Tuesday, September 15, 2009

1st draft

Wake up, do your job, get yelled at, get beat up, this is not the life of a jail inmate, this is the life of an offensive lineman and for my whole career as a football player, this is what I have had to endure.
The sound of a coach screaming in your ear that you are lazy and not good is not something you want to, or need to hear at 7:30 in the morning. This is why for my whole life I have always felt that I did not belong in this position. I feel like a piece of a jigsaw puzzle that is trying to be fit into the wrong spot.
This feeling is not just felt on the field but in my life as well. I have always been perceived as a guy who doesn't really care what people think and is kind of a pushover. What I really feel inside though is built up rage that I can't express what I really am. I do care what people think, and I am not a pushover. This anger is also shared on the field because for my whole life I have wanted to be a linebacker.
When I showed up to football in fourth grade I was expecting to be able to pick my position and be able to play. I was gravely mistaken though because on arriving I was put on a scale and was found to be over 90 lbs so I could play nothing but the line. I was sad at the time but just thought to myself, "Next Year".
I waited.
Meanwhile, I was still playing other sports including basketball and baseball. I was torn because my dad's first love has always been baseball, and my mom played basketball in college. Neither one of them played football so they couldn't help me out on this one.
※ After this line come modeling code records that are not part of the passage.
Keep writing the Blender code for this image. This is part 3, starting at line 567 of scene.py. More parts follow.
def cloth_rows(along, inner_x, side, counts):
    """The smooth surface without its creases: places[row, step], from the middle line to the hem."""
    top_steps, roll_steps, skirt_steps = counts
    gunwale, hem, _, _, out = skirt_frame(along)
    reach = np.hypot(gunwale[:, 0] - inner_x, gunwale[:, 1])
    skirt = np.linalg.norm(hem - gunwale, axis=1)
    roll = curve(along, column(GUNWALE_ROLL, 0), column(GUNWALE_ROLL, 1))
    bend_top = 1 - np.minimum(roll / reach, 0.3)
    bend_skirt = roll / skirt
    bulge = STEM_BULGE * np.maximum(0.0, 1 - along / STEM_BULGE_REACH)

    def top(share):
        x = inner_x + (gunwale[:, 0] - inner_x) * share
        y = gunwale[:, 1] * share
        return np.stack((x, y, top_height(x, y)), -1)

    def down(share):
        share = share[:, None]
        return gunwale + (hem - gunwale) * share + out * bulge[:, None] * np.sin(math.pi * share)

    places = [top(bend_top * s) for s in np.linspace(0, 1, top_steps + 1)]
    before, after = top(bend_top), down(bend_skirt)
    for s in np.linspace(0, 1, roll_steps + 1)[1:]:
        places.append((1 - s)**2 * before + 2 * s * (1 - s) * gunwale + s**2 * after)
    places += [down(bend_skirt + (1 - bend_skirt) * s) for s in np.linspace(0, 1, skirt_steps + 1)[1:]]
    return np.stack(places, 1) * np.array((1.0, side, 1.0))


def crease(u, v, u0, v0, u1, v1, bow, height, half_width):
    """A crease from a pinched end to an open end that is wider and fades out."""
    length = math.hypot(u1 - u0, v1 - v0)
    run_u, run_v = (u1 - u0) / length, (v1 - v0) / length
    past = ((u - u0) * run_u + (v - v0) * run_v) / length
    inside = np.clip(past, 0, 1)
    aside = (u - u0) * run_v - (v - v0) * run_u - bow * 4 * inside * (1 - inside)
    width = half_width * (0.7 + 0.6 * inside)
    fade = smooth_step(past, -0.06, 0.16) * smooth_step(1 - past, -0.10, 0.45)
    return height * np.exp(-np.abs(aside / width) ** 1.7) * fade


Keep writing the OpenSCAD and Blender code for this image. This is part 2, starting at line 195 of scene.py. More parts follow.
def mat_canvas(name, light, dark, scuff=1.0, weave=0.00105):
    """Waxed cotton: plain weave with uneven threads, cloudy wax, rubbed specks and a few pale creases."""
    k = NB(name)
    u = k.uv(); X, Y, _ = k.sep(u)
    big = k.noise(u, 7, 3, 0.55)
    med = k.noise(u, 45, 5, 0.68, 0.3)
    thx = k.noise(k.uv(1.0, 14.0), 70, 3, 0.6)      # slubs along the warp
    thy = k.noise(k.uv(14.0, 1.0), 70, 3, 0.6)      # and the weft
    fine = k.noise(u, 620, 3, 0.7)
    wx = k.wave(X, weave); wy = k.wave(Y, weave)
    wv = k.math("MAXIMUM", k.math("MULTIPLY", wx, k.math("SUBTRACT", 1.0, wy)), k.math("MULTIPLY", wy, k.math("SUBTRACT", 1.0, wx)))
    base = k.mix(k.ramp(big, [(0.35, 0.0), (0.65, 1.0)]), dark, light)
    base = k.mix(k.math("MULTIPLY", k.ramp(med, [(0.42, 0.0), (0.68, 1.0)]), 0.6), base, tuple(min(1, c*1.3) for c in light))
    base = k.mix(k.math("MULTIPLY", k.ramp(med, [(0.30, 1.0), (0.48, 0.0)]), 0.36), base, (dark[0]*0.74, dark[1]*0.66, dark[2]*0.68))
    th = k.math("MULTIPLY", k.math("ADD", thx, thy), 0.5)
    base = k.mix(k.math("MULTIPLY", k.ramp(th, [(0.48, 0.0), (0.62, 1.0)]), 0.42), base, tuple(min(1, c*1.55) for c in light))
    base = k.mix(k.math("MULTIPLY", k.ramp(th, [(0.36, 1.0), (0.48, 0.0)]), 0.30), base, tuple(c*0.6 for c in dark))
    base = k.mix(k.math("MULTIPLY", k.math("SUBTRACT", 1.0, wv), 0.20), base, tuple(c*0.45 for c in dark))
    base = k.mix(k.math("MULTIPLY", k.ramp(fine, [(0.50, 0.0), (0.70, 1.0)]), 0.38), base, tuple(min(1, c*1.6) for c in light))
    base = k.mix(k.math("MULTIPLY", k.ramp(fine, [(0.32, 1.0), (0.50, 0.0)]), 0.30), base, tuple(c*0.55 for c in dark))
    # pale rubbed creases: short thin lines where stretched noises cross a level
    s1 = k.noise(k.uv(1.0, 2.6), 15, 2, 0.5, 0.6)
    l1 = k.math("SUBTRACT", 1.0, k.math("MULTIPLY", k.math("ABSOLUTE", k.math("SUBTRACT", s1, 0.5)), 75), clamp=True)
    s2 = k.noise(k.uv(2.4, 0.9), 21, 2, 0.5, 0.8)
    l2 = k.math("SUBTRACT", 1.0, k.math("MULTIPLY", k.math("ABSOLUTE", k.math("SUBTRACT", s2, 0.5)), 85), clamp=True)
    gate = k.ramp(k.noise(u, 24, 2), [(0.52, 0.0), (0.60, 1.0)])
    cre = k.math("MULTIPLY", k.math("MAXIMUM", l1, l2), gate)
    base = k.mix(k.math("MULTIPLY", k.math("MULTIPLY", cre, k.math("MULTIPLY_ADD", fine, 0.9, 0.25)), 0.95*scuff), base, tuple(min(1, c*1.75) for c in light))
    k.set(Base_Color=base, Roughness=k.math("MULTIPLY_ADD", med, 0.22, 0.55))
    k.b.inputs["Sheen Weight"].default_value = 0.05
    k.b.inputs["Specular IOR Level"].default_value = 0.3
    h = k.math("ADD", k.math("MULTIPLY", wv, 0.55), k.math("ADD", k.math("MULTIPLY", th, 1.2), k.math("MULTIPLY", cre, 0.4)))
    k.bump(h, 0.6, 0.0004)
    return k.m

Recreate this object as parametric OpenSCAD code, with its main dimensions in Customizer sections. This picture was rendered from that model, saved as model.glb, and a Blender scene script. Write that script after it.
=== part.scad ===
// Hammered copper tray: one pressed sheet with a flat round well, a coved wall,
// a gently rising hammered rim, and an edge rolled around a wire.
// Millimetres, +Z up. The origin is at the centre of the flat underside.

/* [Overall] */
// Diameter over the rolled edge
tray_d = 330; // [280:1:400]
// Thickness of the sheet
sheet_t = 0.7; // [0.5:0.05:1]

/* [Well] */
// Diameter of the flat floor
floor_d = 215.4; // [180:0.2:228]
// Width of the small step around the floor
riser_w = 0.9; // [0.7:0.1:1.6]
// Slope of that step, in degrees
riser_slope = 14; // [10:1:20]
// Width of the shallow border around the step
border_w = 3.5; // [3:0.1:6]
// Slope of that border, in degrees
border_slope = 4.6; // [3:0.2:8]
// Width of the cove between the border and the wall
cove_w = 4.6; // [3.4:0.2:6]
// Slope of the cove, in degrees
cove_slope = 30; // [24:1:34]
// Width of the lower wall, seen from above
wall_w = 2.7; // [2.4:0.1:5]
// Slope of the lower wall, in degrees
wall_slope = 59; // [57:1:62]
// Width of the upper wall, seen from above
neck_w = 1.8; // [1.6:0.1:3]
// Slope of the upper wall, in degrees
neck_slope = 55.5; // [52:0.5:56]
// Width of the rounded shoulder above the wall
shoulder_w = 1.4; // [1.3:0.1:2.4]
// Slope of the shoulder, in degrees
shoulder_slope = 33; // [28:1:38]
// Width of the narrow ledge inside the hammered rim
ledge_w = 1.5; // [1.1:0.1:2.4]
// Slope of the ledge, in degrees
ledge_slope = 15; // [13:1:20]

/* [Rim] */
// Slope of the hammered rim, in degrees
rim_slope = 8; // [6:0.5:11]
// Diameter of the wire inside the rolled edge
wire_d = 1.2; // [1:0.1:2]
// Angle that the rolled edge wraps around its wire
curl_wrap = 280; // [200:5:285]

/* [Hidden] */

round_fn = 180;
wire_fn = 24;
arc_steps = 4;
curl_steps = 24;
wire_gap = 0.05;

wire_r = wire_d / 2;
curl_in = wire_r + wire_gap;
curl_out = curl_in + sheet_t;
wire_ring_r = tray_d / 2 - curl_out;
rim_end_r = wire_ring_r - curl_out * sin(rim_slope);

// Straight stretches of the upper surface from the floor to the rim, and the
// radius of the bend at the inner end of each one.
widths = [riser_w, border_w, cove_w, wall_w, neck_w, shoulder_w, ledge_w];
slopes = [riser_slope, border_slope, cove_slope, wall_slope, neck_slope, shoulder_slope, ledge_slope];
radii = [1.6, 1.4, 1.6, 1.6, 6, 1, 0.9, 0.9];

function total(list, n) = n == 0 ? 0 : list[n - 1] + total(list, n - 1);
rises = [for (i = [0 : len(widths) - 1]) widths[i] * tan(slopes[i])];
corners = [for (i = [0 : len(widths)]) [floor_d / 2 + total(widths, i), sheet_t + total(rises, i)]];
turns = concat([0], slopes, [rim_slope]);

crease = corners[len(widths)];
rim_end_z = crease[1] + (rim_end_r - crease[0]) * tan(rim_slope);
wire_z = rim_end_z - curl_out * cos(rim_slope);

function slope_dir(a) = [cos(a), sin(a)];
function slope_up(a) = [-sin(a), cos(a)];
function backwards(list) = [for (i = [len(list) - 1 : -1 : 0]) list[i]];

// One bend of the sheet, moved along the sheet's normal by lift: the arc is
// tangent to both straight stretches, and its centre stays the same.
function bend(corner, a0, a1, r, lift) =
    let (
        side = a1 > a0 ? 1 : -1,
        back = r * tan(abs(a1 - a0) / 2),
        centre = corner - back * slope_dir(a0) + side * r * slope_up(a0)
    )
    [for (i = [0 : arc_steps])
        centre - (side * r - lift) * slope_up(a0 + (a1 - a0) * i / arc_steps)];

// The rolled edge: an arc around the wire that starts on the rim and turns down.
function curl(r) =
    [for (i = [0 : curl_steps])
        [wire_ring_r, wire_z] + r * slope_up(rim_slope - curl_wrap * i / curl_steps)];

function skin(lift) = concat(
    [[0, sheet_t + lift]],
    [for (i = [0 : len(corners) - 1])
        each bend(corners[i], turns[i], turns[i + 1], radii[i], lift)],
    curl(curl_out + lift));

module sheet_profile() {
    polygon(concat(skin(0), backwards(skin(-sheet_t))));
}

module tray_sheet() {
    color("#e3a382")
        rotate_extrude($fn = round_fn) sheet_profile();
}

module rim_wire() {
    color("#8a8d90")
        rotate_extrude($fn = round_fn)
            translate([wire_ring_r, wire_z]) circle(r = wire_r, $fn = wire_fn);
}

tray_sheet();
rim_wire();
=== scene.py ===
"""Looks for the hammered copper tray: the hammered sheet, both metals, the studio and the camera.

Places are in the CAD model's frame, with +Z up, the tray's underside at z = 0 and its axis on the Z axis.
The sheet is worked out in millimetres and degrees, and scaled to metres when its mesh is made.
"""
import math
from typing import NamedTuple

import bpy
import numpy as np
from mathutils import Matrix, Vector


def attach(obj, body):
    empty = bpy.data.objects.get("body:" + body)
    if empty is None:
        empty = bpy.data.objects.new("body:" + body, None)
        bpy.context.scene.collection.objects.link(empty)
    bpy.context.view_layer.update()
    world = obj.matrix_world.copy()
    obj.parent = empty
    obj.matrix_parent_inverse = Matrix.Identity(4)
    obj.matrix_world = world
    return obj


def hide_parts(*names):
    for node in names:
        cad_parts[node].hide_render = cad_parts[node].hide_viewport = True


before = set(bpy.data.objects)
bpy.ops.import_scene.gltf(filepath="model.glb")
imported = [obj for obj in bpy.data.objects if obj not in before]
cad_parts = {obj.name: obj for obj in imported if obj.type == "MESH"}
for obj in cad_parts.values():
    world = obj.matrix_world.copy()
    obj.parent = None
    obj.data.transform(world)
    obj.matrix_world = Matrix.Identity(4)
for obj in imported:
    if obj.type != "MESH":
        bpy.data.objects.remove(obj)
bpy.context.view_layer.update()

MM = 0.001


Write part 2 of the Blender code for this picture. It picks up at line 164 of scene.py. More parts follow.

I decided not to make any decisions until later on, when I got to high school.
And waited.
5 years later I was coming into high school and I asked the coach if there was any way of making a switch to linebacker but once again I was deterred because, "My size was too much of an asset to play off the ball."
So I waited again.

1 comment:

  1. walt your introduction does not connect with the rest of your paper. i would leave out the jail part and i know for a fact that coaches dont say your not good enough. in the intro it sounds like you do not belong playing football but then you move into that you do not belong playing line but instead linebacker. it is kind of confusing. the middle is not very good. leave out the pushover stuff and connect more with wanting to be a different position to real life better and make it more understandable in the paper. the second paragraph about your parents i think should be left out because it has nothing to do with your paper and does not connect to anything.